§ WORK REQUIRED: Within the data that follows, set down exactly the lines from the one containing "make_canopy_screws()" through the one containing "low, high = Vector((1e9,)", both ends included.

..........

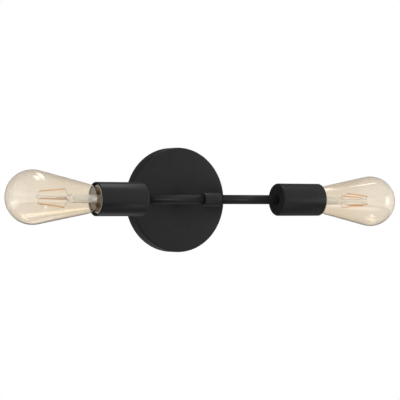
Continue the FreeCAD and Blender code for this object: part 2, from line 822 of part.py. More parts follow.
def make_earth_bond():
    """The earth screw on the crossbar, a lug there and one on the stem, and the lead between them."""
    stem_front = -(canopy_floor - washer_thickness)
    stem_lug, stem_end = ring_lug(stem_lug_diameter, thread_hole_radius, 0, stem_front)
    # The stem's lug is turned over, so that its barrel rises away from the canopy's face.
    stem_lug = stem_lug.mirror(V(0, stem_front + lug_thickness / 2, 0), V(0, 1, 0))
    screw_front = -crossbar_thickness - lug_thickness
    hole = ground_screw_diameter / 2 + screw_clearance
    screw_lug, screw_end = ring_lug(screw_lug_diameter, hole, -ground_screw_place, screw_front)
    save("ground_lugs", Part.makeCompound([stem_lug, screw_lug]))
    head = hex_nut(ground_screw_head, hole, 0, ground_screw_head_height)
    seat = crossbar_thickness + lug_thickness
    head.translate(V(seat, 0, 0))
    shank = cylinder(ground_screw_diameter / 2, 0, seat)
    core = cylinder(hole + screw_clearance, seat, seat + ground_screw_head_height)
    screw = facing_room(head.fuse([shank, core]).removeSplitter())
    screw.translate(V(-ground_screw_place, 0, 0))
    save("ground_screw", screw)
    top = 2 * stem_front + lug_thickness - barrel_place(stem_front)
    low = barrel_place(screw_front)
    inside = lug_barrel_length - overrun - seat_clearance
    points = [V(stem_end - lug_barrel_length + inside, top, 0), V(-ground_loop_place, top, 0),
              V(-ground_loop_place, low, 0), V(screw_end - lug_barrel_length + inside, low, 0)]
    bend = min(ground_bend_radius, abs(top - low) / 2 - screw_clearance)
    lead = tube_along(points, [0, bend, bend, 0], ground_wire_diameter, "ground_lead")
    save("ground_lead", lead)


def main():
    os.makedirs("parts", exist_ok=True)
    make_canopy()
    make_crossbar()
    make_canopy_screws()
    make_stem()
    make_tee()
    make_wire_connectors()
    make_earth_bond()
    for side in ("left", "right"):
        make_rod(side)
        make_cup(side)
        make_cup_fasteners(side)
        make_socket_bracket(side)
        make_socket_body(side)
        make_screw_shell(side)
        make_centre_contact(side)
        make_lamp_base(side)
        make_lamp_insulator(side)
        make_lamp_contact(side)
        make_lamp_cement(side)
        make_lamp_driver(side)
        make_lamp_glass(side)
        make_lamp_stem(side)
        make_lamp_light(side)
        make_lead(side, "line_lead", 1)
        make_lead(side, "neutral_lead", -1)


main()
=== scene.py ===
import bpy
import json
import math
from mathutils import Matrix, Vector


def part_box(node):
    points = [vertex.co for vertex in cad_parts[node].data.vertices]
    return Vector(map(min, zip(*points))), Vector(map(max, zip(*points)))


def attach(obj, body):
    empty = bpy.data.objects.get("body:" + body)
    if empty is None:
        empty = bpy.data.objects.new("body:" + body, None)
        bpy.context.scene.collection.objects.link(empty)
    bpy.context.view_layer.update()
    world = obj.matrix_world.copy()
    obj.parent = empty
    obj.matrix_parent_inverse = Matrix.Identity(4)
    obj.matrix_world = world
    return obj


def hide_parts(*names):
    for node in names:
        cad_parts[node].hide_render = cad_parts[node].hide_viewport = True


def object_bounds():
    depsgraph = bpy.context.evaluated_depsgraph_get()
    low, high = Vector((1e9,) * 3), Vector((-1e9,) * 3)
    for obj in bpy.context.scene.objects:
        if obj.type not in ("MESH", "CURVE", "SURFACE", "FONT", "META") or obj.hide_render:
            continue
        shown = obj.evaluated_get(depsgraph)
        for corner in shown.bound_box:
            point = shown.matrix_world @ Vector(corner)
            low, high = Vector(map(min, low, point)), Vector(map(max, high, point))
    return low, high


# Two-light wall sconce. The wall is the plane y = 0, the bar runs along x, the lamps point outwards.
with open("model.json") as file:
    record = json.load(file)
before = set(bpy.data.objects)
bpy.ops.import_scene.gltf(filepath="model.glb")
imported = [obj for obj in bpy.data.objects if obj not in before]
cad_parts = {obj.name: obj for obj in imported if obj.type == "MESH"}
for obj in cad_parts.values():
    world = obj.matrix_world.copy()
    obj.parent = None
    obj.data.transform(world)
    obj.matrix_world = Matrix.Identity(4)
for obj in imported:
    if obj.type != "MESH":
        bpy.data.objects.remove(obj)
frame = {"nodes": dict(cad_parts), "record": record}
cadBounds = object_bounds()
nodes = frame["nodes"]
print("stage: frame loaded,", len(nodes), "nodes")

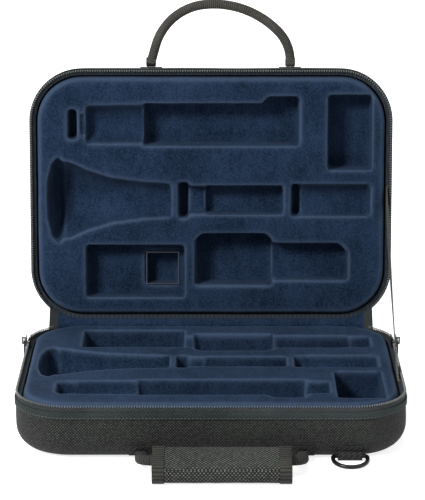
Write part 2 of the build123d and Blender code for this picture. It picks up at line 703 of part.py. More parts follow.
# ---------------------------------------------------------------- D-ring
eye_radius = ring_wire / 2 + ring_play + ring_tab_thickness
ring_y, ring_z = rounding_point(ring_root_angle, edge_rounding + eye_radius)
ring_span = ring_leg + ring_width / 2
ring_drop = ring_z - ring_wire / 2 - ring_foot
ring_plane = Plane(origin=(ring_x, ring_y, ring_z), x_dir=(1, 0, 0),
                   z_dir=Vector(1, 0, 0).cross(Vector(0, -sqrt(ring_span ** 2 - ring_drop ** 2), -ring_drop)))
with BuildPart() as d_ring:
    half = ring_width / 2
    with BuildLine(ring_plane) as ring_path:
        Line((0, 0), (half - ring_bend, 0))
        CenterArc((half - ring_bend, ring_bend), ring_bend, -90, 90)
        Line((half, ring_bend), (half, ring_leg))
        CenterArc((0, ring_leg), half, 0, 180)
        Line((-half, ring_leg), (-half, ring_bend))
        CenterArc((-half + ring_bend, ring_bend), ring_bend, 180, 90)
        Line((-half + ring_bend, 0), (0, 0))
    with BuildSketch(Plane(origin=(ring_x, ring_y, ring_z), z_dir=(1, 0, 0))):
        RegularPolygon(ring_wire / 2, ring_sides)
    sweep()
keep("d_ring", d_ring.part)

with BuildPart() as d_ring_tab:
    add(make_patch(base_frame, base_height, ring_x, base_height - patch_top, base_height - patch_foot,
                   ring_tab_width))
    with BuildSketch(Plane.YZ.offset(ring_x)):
        with Locations((ring_y, ring_z)):
            Circle(eye_radius)
            Circle(ring_wire / 2 + ring_play, mode=Mode.SUBTRACT)
    extrude(amount=ring_tab_width / 2, both=True)
    add(tray(base_frame, band_thickness, skin_edge_depth, base_height, edge_rounding), mode=Mode.SUBTRACT)
keep("d_ring_tab", d_ring_tab.part)
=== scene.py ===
# %% [markdown]
# # A soft clarinet case, standing open
# The case is packed as solids that already sit in their places: two zip-around halves, their moulded
# inserts, handles, ring and sliders. This lesson dresses those solids as cloth, plush, webbing and
# painted metal. Everything is in metres, with the origin in the middle of the flat bottom.

# %% Load the frame
import json
import math

import bpy
import numpy as np
from mathutils import Matrix, Vector


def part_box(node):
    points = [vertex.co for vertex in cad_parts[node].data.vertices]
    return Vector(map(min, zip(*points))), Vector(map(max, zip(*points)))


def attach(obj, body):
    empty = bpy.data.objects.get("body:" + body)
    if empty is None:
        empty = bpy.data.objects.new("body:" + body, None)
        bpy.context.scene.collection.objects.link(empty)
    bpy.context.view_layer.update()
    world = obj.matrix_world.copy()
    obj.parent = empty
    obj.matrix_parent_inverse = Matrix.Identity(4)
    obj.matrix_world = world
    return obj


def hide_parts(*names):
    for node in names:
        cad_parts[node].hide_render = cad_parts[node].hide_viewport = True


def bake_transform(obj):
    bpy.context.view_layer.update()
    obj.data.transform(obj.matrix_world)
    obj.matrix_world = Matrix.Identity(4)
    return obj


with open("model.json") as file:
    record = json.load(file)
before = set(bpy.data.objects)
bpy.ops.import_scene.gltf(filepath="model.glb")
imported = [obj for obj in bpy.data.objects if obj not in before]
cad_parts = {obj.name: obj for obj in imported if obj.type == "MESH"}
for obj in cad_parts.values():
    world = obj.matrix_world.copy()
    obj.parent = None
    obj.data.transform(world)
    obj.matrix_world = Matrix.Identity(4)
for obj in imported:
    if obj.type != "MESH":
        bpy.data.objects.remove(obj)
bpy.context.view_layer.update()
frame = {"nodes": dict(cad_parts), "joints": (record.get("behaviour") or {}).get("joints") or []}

# %% [markdown]
# The few sizes that several pieces share. The outer size and the hinge are read from the frame; the
# rest are the thicknesses and depths that such a case is sewn with. Depth is measured from the plane
# of the rim, where the two halves meet.

# %% Shared sizes
mm = 0.001
band_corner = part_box("base_rim_binding")[1]
half_width = band_corner.x
half_depth = band_corner.y
joints = {joint["name"]: joint for joint in frame["joints"]}
rim_height = joints["lid_hinge"]["pos_m"][2]
corner_radius = 48 * mm
lid_height = 43.5 * mm
lid_lean = math.radians(6)
edge_rounding = 18 * mm

band_inset = 1.2 * mm               # the skin lies this far inside the binding
band_depth = 6.5 * mm
band_width = 6.0 * mm
skin_edge_depth = 9.0 * mm
tape_inset = 1.4 * mm
tape_thickness = 0.8 * mm
coil_radius = 1.1 * mm
coil_depth = 1.7 * mm
hinge_half_width = half_width - 17 * mm
print("case", round(2 * half_width, 4), "by", round(2 * half_depth, 4), "rim at", rim_height)

# %% [markdown]
# Both halves are sewn to the same pattern, so every piece of a half is modelled lying flat, in the
# base's place, and the lid's copy is then turned about the hinge into its open place.

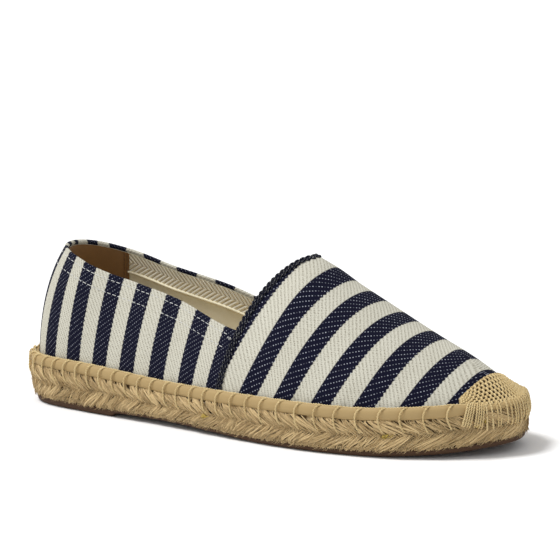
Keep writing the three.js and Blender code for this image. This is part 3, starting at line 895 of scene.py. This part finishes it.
def soles():
    def inside(mm, share):
        return lambda x: mm + share * flare(x)

    def level(share):
        return lambda x: jute_foot(x) + (jute_top(x) - jute_foot(x)) * share

    slab("rubber_sole", [
        (inside(2.6, 1.0), tread),
        (inside(1.6, 1.0), lambda x: tread(x) + 0.12),
        (inside(1.05, 1.0), lambda x: tread(x) + 0.6),
        (inside(0.85, 0.9), lambda x: (tread(x) + rubber_top(x)) / 2),
        (inside(0.8, 0.85), lambda x: rubber_top(x) - 0.25),
        (inside(1.1, 0.85), rubber_top),
    ], RUBBER, "rubber_brown", "outsole")
    # the core under the braid is coloured darker than the yarn: painted shade in the gaps between the
    # braid's leaves
    core = [(2.0, 0.85, 0.0), (1.5, 0.6, 0.25), (2.6, 0.4, 0.5), (1.5, 0.2, 0.75), (1.6, 0.0, 1.0)]
    slab("jute_core_shade", [(inside(mm, share), level(up)) for mm, share, up in core], JUTE_CORE_SHADE,
         "jute_braid", "jute_sole")

    def within(mm):
        return lambda x: upper_inset(x) + WALL + mm

    def above(mm):
        return lambda x: jute_top(x) + GAP + mm

    slab("footbed", [(within(0.7), above(0.0)), (within(0.8), above(1.4)), (within(1.6), above(2.0))],
         FOOTBED, "insole_canvas", "insole")


TIERS = table("name top bottom slant bulge pitch", ("jute_upper_braid", 1.03, 0.47, 1.02, 1.0, 1.0),
              ("jute_lower_braid", 0.54, -0.04, -1.15, 1.0, 0.9))
BRAID_PITCH = table("x pitch", (0, 6.4), (120, 7.4), (190, 9.2), (TOE, 10.6))
FIBRES = 22
HEEL_END = 11.0                # the braid's ends stand upright this far each side of the heel back
HAIRS, FRINGE_HAIRS = 4200, 1500
LOWEST_HAIR = -0.12            # from the jute's foot, as a share of its height: clear of the floor


def steps_round(pitch_at, start, spread, short=0.0):
    """Places on both sides from the heel back to short mm from the toe tip, each with its pitch."""
    tip = SOLE.arc_at(SOLE.tip)
    found = []
    for side in (-1, 1):
        end = (tip if side < 0 else SOLE.length - tip) - short
        q = start
        while q < end:
            place = q if side < 0 else SOLE.length - q
            pitch = float(pitch_at(x_at(place)))
            found.append((place, pitch))
            q += pitch * (1 + RNG.normal(0, spread))
    return found


def braid(tier):
    """One tier: leaves of combed fibres that lean along the outline, each tucked under the next."""
    pitch_at = curve(BRAID_PITCH, "pitch")
    v = linspace(0, 1, 8)
    swell = sin(pi * clip(v, 0.03, 0.97)) ** 0.5
    curl = sin(2 * pi * v)
    lines, radii = [], []
    for place, pitch in steps_round(lambda x: pitch_at(x) * tier["pitch"], 3.0, 0.07):
        from_heel = min(place, SOLE.length - place)
        upright = min(1, max(0.08, (from_heel - HEEL_END) / 14))
        slant = tier["slant"] * pitch * (1 + RNG.normal(0, 0.16)) * upright
        out = RNG.normal(0, 0.28)
        bend = RNG.normal(-0.35, 0.3) * np.sign(slant)
        for fibre in range(FIBRES):
            y = fibre / (FIBRES - 1) - 0.5 + RNG.normal(0, 0.05)
            lean = slant * (1 + RNG.normal(0, 0.24))
            q = place + lean * (v - 0.5) + pitch * y * (0.6 + 0.46 * swell) + RNG.normal(0, 0.3)
            q = q + np.cumsum(RNG.normal(0, 0.13, len(v))) + bend * curl
            crest = math.sqrt(max(0, 1 - (1.8 * y) ** 2))
            stand = -1.35 + tier["bulge"] * swell + (0.55 * crest + 0.42 * y) * (0.35 + 0.65 * swell)
            stand = stand + out + RNG.normal(0, 0.14) + RNG.normal(0, 0.05, len(v))
            share = v * RNG.uniform(0.94, 1.04) + RNG.normal(0, 0.02)
            lines.append(jute_wall(q, tier["top"] + (tier["bottom"] - tier["top"]) * share, stand))
            radii.append(0.29 * (0.7 + 0.3 * swell) * RNG.uniform(0.6, 1.4))
    tubes(tier["name"], lines, array(radii), JUTE, "jute_braid", sides=5)


def heel_ends():
    """The braid's two ends, turned upright over both tiers at the heel back."""
    v = linspace(0, 1, 10)
    swell = sin(pi * clip(v, 0.03, 0.97)) ** 0.4
    lines, radii = [], []
    for place in arange(-HEEL_END - 5, HEEL_END + 5, 0.62):
        q = place + RNG.normal(0, 0.25) + RNG.normal(0, 0.5) * (v - 0.5)
        lines.append(jute_wall(q, 1.02 - 1.02 * v, -0.9 + 1.15 * swell + RNG.normal(0, 0.22)))
        radii.append(0.52 * (0.7 + 0.3 * swell) * (1 + RNG.normal(0, 0.15)))
    tubes("heel_braid_ends", lines, array(radii), JUTE, "jute_braid", sides=6)


def loose_fibres():
    """Fine hairs that stand off the jute, and a short fringe over the rubber."""
    v = linspace(0, 1, 4)
    lines = []
    for _ in range(HAIRS):
        q, up = RNG.uniform(0, SOLE.length), RNG.uniform(0.0, 1.0)
        slope = 1 if up > 0.5 else -1
        reach, curl = RNG.uniform(1.5, 4.5), RNG.uniform(0.1, 0.9)
        height = np.maximum(up - reach * v * 0.05 * RNG.uniform(0.2, 1.4), LOWEST_HAIR)
        lines.append(jute_wall(q + slope * reach * v * 0.7, height, 0.25 + curl * v**1.6))
    for _ in range(FRINGE_HAIRS):
        q = RNG.uniform(0, SOLE.length) + RNG.normal(0, 0.6) * v
        lines.append(jute_wall(q, 0.10 - v * RNG.uniform(0.1, 0.2), 0.1 + 0.25 * v))
    taper = array([1, 0.9, 0.7, 0.3])
    tubes("jute_fibres", lines, 0.1 * taper[None], JUTE, "jute_braid", sides=3)


# small tufts of yellow straw caught in the braid: arc from the toe tip, height, width
TUFTS = table("from_tip up wide", (-58, 0.5, 2.6), (-16, 0.72, 1.4), (-19, 0.62, 1.6), (70, 0.5, 2.2),
              (150, 0.4, 1.8), (-150, 0.42, 1.5))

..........

§ REPLY TO THE TASK:
    make_canopy_screws()
    make_stem()
    make_tee()
    make_wire_connectors()
    make_earth_bond()
    for side in ("left", "right"):
        make_rod(side)
        make_cup(side)
        make_cup_fasteners(side)
        make_socket_bracket(side)
        make_socket_body(side)
        make_screw_shell(side)
        make_centre_contact(side)
        make_lamp_base(side)
        make_lamp_insulator(side)
        make_lamp_contact(side)
        make_lamp_cement(side)
        make_lamp_driver(side)
        make_lamp_glass(side)
        make_lamp_stem(side)
        make_lamp_light(side)
        make_lead(side, "line_lead", 1)
        make_lead(side, "neutral_lead", -1)


main()
=== scene.py ===
import bpy
import json
import math
from mathutils import Matrix, Vector


def part_box(node):
    points = [vertex.co for vertex in cad_parts[node].data.vertices]
    return Vector(map(min, zip(*points))), Vector(map(max, zip(*points)))


def attach(obj, body):
    empty = bpy.data.objects.get("body:" + body)
    if empty is None:
        empty = bpy.data.objects.new("body:" + body, None)
        bpy.context.scene.collection.objects.link(empty)
    bpy.context.view_layer.update()
    world = obj.matrix_world.copy()
    obj.parent = empty
    obj.matrix_parent_inverse = Matrix.Identity(4)
    obj.matrix_world = world
    return obj


def hide_parts(*names):
    for node in names:
        cad_parts[node].hide_render = cad_parts[node].hide_viewport = True


def object_bounds():
    depsgraph = bpy.context.evaluated_depsgraph_get()
    low, high = Vector((1e9,) * 3), Vector((-1e9,) * 3)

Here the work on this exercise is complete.